The OER life cycle begins with a desire or need to learn or teach something. The following sequence of steps illustrates a typical development process.

  1. Find: start by looking for suitable resources which contribute to meeting the need or satisfying the desire. This may include using general search engines, searching specific repositories and finding individual websites. Some potential components may be available offline, including last year's lecture notes, class projects, handouts for learners and other resources prepared previously.
  2. Compose: with a collection of resources at your disposal, start piecing them together to form a learning resource for yourself, your fellow educators and/or learners. This is a creative design process of building an educational resource from scratch and/or using components you have found.
  3. Adapt: while composing OER, it will nearly always be necessary to adapt components to your local context. This may involve minor corrections and improvements, remixing components, localization and even complete rework for use in diverse contexts.
  4. Use: the actual use of OER in the classroom, online, during informal learning activities, etc.
  5. Share: once an OER is finished, make it available for the open education community to re-use and begin the life cycle again.

Licensing also plays a role throughout the life cycle.

As with all instructional or learning design, each step requires attention to the purpose of the learning resource, its role in the learning process, quality, and accessibility. You should also carefully consider issues of file format, mode of access, and licensing of the components. Each step could involve some degree of collaboration. Where applicable, open source tools are available to support all of these activities.

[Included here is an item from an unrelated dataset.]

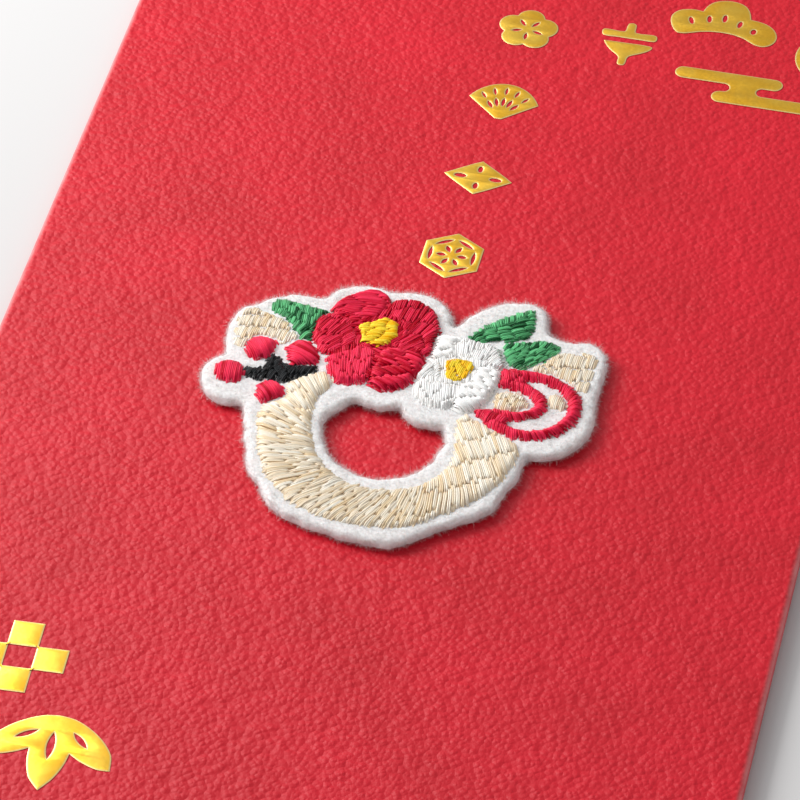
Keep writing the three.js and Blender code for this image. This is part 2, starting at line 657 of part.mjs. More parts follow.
function pine() {
  const outline = [
    [
      [-2.2, 0.75], [-1.95, 1.55], [-1.5, 2.2], [-0.8, 2.6],
      [0, 2.75], [0.8, 2.65], [1.5, 2.25], [1.95, 1.5],
    ],
    [
      [2.2, 0.55], [2.9, 0.45], [3.7, 0.2], [4.4, -0.35], [4.8, -1.1], [4.85, -1.9], [4.5, -2.6], [3.8, -3],
      [3, -2.85], [2.1, -2.3], [1.1, -1.95], [0, -1.85], [-1.1, -1.95], [-2.2, -2.25], [-3.2, -2.65],
      [-3.9, -2.7], [-4.4, -2.2], [-4.8, -1.2], [-4.8, -0.3], [-4.3, 0.45], [-3.6, 0.75], [-2.9, 0.85],
    ],
  ];
  const holes = [
    ovalHole(-3, -0.75, 0.42, 1, 0.35),
    ovalHole(-1.45, -0.22, 0.42, 0.95, 0.12),
    ovalHole(-0.1, 0.15, 0.42, 1.05, 0),
    ovalHole(1.35, -0.38, 0.42, 0.95, -0.15),
    ovalHole(2.7, -1.12, 0.5, 0.75, -0.1),
  ];
  return shapeOf(cornered(outline, printGrid, 2), holes);
}

// A band of haze: two round-ended bars that lap, joined by a neck with hollow corners.
function haze() {
  const g = printGrid;
  const bar = 0.77 * g; // half the thickness of a bar
  const upper = { from: -6.4 * g, to: 3.25 * g, y: 1.3 * g };
  const lower = { from: -2.7 * g, to: 6.9 * g, y: -1.3 * g };
  const neck = { from: -1.3 * g, to: 1.1 * g };
  const hollow = upper.y - bar;
  const shape = new THREE.Shape();
  shape.moveTo(neck.to + hollow, upper.y - bar);
  shape.absarc(upper.to - bar, upper.y, bar, -Math.PI / 2, Math.PI / 2, false);
  shape.absarc(upper.from + bar, upper.y, bar, Math.PI / 2, 1.5 * Math.PI, false);
  shape.absarc(neck.from - hollow, 0, hollow, Math.PI / 2, -Math.PI / 2, true);
  shape.absarc(lower.from + bar, lower.y, bar, Math.PI / 2, 1.5 * Math.PI, false);
  shape.absarc(lower.to - bar, lower.y, bar, -Math.PI / 2, Math.PI / 2, false);
  shape.absarc(neck.to + hollow, 0, hollow, -Math.PI / 2, -1.5 * Math.PI, true);
  return shape;
}

// A thread ball: a disc crossed by slits.
function threadBall() {
  const radius = 3.6 * printGrid;
  const shape = new THREE.Shape();
  shape.absarc(0, 0, radius, 0, Math.PI, false);
  shape.absarc(0, 0, radius, Math.PI, 2 * Math.PI, false);
  const slits = [
    slit([-2.9, 0], [-0.6, 0], 0.45),
    slit([0.6, 0], [2.9, 0], 0.45),
  ];
  for (const side of [-1, 1]) {
    slits.push(slit([-2.3, side * 1.5], [-0.5, side * 0.6], 0.45));
    slits.push(slit([0.5, side * 0.6], [2.3, side * 1.5], 0.45));
    slits.push(slit([0, side * 0.8], [0, side * 2.9], 0.5));
  }
  slits.forEach((hole) => shape.holes.push(new THREE.Path(hole)));
  return shape;
}

// Four squares about an empty one; each laps its neighbours a little at their shared corners.
function checker() {
  const g = printGrid;
  const square = 2.5 * g;
  const inner = square / 2 - 0.08 * g;
  const edge = square / 2;
  const outer = 1.5 * square;
  const points = [];
  for (let i = 0; i < 4; i++) {
    const turn = (i * Math.PI) / 2;
    for (const [x, y] of [[edge, edge], [edge, outer], [-edge, outer]]) {
      points.push([x * Math.cos(turn) - y * Math.sin(turn), x * Math.sin(turn) + y * Math.cos(turn)]);
    }
  }
  const hole = vectors([[-inner, -inner], [-inner, inner], [inner, inner], [inner, -inner]]);
  return shapeOf(vectors(points), [hole]);
}

function bambooLeaves() {
  const right = [[0, 3.95], [1.1, 3.8], [2.2, 3.3], [3.2, 2.6], [4.1, 1.7], [4.8, 0.6]];
  const under = [[5.05, -0.9], [4.1, -0.95], [3, -0.6], [2.2, -0.2]];
  const middle = [[1.6, 0.2], [1.5, -0.8], [1.25, -1.8], [0.85, -2.8]];
  const mirrored = (points) => points.map(([x, y]) => [-x, y]);
  const tipAndBack = [[0.15, -3.9], ...mirrored(middle.slice(1)).reverse()];
  const runs = [
    right,
    under,
    middle,
    tipAndBack,
    [[-1.6, 0.2], ...mirrored(under.slice(1)).reverse()],
    [[-5.05, -0.9], ...mirrored(right.slice(1)).reverse()],
  ];
  const slits = [
    slit([1.4, 2.4], [2.8, 1], 0.5),
    slit([-0.1, 2.2], [0.05, -0.7], 0.62),
    slit([-1.3, 2.2], [-3, 1.05], 0.45),
  ];
  return shapeOf(cornered(runs, printGrid, 2), slits);
}

// The column's ornaments are plain traditional figures, each about five millimetres across.
function blossom() {
  const petals = 5;
  const petalReach = 1.45; // from the blossom's middle to a petal's
  const petalRadius = 1.28;
  const petalArc = 1.34; // half of the round part of a petal, in radians
  const steps = 8;
  const around = (radius, angle) => [radius * Math.cos(angle), radius * Math.sin(angle)];
  const line = [];
  const holes = [];
  for (let i = 0; i < petals; i++) {
    const turn = Math.PI / 2 + (i * 2 * Math.PI) / petals;
    const [x, y] = around(petalReach, turn);
    for (let step = 0; step <= steps; step++) {
      const [right, up] = around(petalRadius, turn + petalArc * ((2 * step) / steps - 1));
      line.push([x + right, y + up]);
    }
    const between = turn + Math.PI / petals;
    holes.push(slit(around(0.5, between), around(1.5, between), 0.32));
  }
  return shapeOf(vectors(line, printGrid), holes);
}

function lozenge() {
  const outer = [];
  const arms = [[3, 0], [0, 2.2], [-3, 0], [0, -2.2]];
  const dents = [[1.25, 1], [-1.25, 1], [-1.25, -1], [1.25, -1]];
  const pulledIn = 0.55;
  arms.forEach(([x, y], i) => {
    const [right, up] = dents[i];
    outer.push([[x, y], [(x + right) * pulledIn, (y + up) * pulledIn]]);
  });
  const holes = [
    ovalHole(1.55, 0, 0.5, 1.1, Math.PI / 2),
    ovalHole(-1.55, 0, 0.5, 1.1, Math.PI / 2),
    ovalHole(0, 1.1, 0.45, 0.8, 0),
    ovalHole(0, -1.1, 0.45, 0.8, 0),
  ];
  return shapeOf(cornered(outer, printGrid, 3), holes);
}

function foldingFan() {
  const spread = 1.05; // half the fan's opening, in radians
  const ribSpread = 0.36; // between its ribs
  const narrowed = 0.78; // its width against a round fan's
  const pivot = -2.1;
  const outer = 4.6;
  const steps = 12;
  const onRay = (radius, angle) => [radius * Math.cos(angle) * narrowed, pivot + radius * Math.sin(angle)];
  const line = [];
  for (let step = 0; step <= steps; step++) {
    line.push(onRay(outer, Math.PI / 2 + spread * ((2 * step) / steps - 1)));
  }
  line.push([-0.3, pivot - 0.2], [0.3, pivot - 0.2]);
  const holes = [];
  for (let i = -2; i <= 2; i++) {
    const angle = Math.PI / 2 - i * ribSpread;
    holes.push(slit(onRay(1.5, angle), onRay(2.7, angle), 0.34));
    holes.push(slit(onRay(3.1, angle), onRay(4.1, angle), 0.26));
  }
  return shapeOf(vectors(line, printGrid), holes);
}

function tortoiseshell() {
  const hexagon = (radius) => {
    const points = [];
    for (let i = 0; i < 6; i++) {
      const angle = Math.PI / 2 + (i * Math.PI) / 3;
      points.push([radius * Math.cos(angle), radius * Math.sin(angle)]);
    }
    return points;
  };
  const holes = [];
  const corners = hexagon(2.15);
  corners.forEach((corner, i) => {
    const next = corners[(i + 1) % 6];
    const mix = (a, b, share) => [a[0] + (b[0] - a[0]) * share, a[1] + (b[1] - a[1]) * share];
    const middle = mix(corner, next, 0.5);
    holes.push(slit(mix(corner, next, 0.1), mix(corner, next, 0.9), 0.34));
    holes.push(slit(mix([0, 0], middle, 0.25), mix([0, 0], middle, 0.72), 0.4));
  });
  return shapeOf(vectors(hexagon(2.9), printGrid), holes);
}

function prints() {
  const group = new THREE.Group();
  const topEdge = envelopeHeight / 2;
  [blossom(), foldingFan(), lozenge(), tortoiseshell()].forEach((shape, i) => {
    const drop = firstOrnamentDrop + i * ornamentPitch;
    group.add(goldPrint(`gold_ornament_${i + 1}`, shape, 0, topEdge - drop));
  });
  const topX = envelopeWidth / 2 - cornerPrintX;
  const topY = topEdge - cornerPrintY;
  // Each with its place about the spinning top, in squares of the prints' drawing.
  const cornerPrints = [
    ["gold_spinning_top_band", spinningTopBand(), 0, 0],
    ["gold_spinning_top_body", spinningTopBody(), 0, 0],
    ["gold_pine", pine(), 8, 4.1],
    ["gold_haze", haze(), 11.3, -5.2],
    ["gold_thread_ball", threadBall(), 18.5, 0.8],
  ];
  for (const [name, shape, right, up] of cornerPrints) {
    group.add(goldPrint(name, shape, topX + right * printGrid, topY + up * printGrid));
  }
  const lowX = -envelopeWidth / 2 + lowPrintX;
  const lowY = -envelopeHeight / 2 + lowPrintY;
  const leavesRight = 5 * printGrid;
  const leavesDown = 9.3 * printGrid;
  group.add(goldPrint("gold_checker", checker(), lowX, lowY, 0.06));
  group.add(goldPrint("gold_bamboo_leaves", bambooLeaves(), lowX + leavesRight, lowY - leavesDown, 0.02));
  group.position.z = frontTop;
  return group;
}

const moneyEnvelope = new THREE.Group();
moneyEnvelope.add(envelope(), patch(), prints());

export default moneyEnvelope;
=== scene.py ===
import math

import bpy
import numpy as np
from mathutils import Matrix, Vector, noise
from mathutils.geometry import tessellate_polygon


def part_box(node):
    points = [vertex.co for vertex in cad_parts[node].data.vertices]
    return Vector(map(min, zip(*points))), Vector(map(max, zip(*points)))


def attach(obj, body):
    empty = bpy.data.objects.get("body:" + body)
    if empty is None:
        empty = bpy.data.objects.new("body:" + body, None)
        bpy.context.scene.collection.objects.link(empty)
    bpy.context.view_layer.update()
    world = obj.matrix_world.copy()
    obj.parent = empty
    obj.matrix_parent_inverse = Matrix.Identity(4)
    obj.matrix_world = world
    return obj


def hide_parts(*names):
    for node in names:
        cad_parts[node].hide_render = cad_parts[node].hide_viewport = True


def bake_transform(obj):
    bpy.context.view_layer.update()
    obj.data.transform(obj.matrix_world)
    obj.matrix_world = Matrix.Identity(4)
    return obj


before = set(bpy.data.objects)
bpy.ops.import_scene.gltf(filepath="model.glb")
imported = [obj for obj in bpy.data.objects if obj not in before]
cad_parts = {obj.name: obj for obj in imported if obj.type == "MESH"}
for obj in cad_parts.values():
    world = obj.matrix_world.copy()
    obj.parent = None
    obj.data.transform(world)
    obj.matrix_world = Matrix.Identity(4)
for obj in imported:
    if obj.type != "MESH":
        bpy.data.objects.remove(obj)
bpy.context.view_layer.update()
mm = 0.001
print("frame loaded")


# places that every piece is worked out from, in millimetres
def nodeBox(name):
    low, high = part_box(name)
    return np.array(low) / mm, np.array(high) / mm


frontLow, frontHigh = nodeBox("front_panel")
paperTop = frontHigh[2]
feltLow, feltHigh = nodeBox("felt_base")
feltTop = feltHigh[2]
glueLow, glueHigh = nodeBox("patch_glue")
wreathCentre = (glueLow + glueHigh)[:2] / 2
levelSlack = 0.004    # corners nearer to a level than this belong to it


# small helpers
def srgb(red, green, blue):
    # a colour as read off a screen, 0 to 255, in the linear values that shaders take
    def linear(value):
        value /= 255
        return value / 12.92 if value <= 0.04045 else ((value + 0.055) / 1.055) ** 2.4
    return (linear(red), linear(green), linear(blue), 1)


def addObject(name, data):
    made = bpy.data.objects.new(name, data)
    bpy.context.scene.collection.objects.link(made)
    return made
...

This life cycle applies to the development of an individual OER as well as large OER projects. Each of these stages have their own unique considerations. Although the life cycle follows a logical progression, it is not necessarily followed sequentially in practice. Some parts, such as adaptation, can be done simultaneously with other parts or out of order.

This handbook is organized around the OER life cycle. Each section will guide you through the individual stages of working with OER. The sections will make the most sense when read in order, although this is not required. Feel free to refer to any other part of the handbook at any time.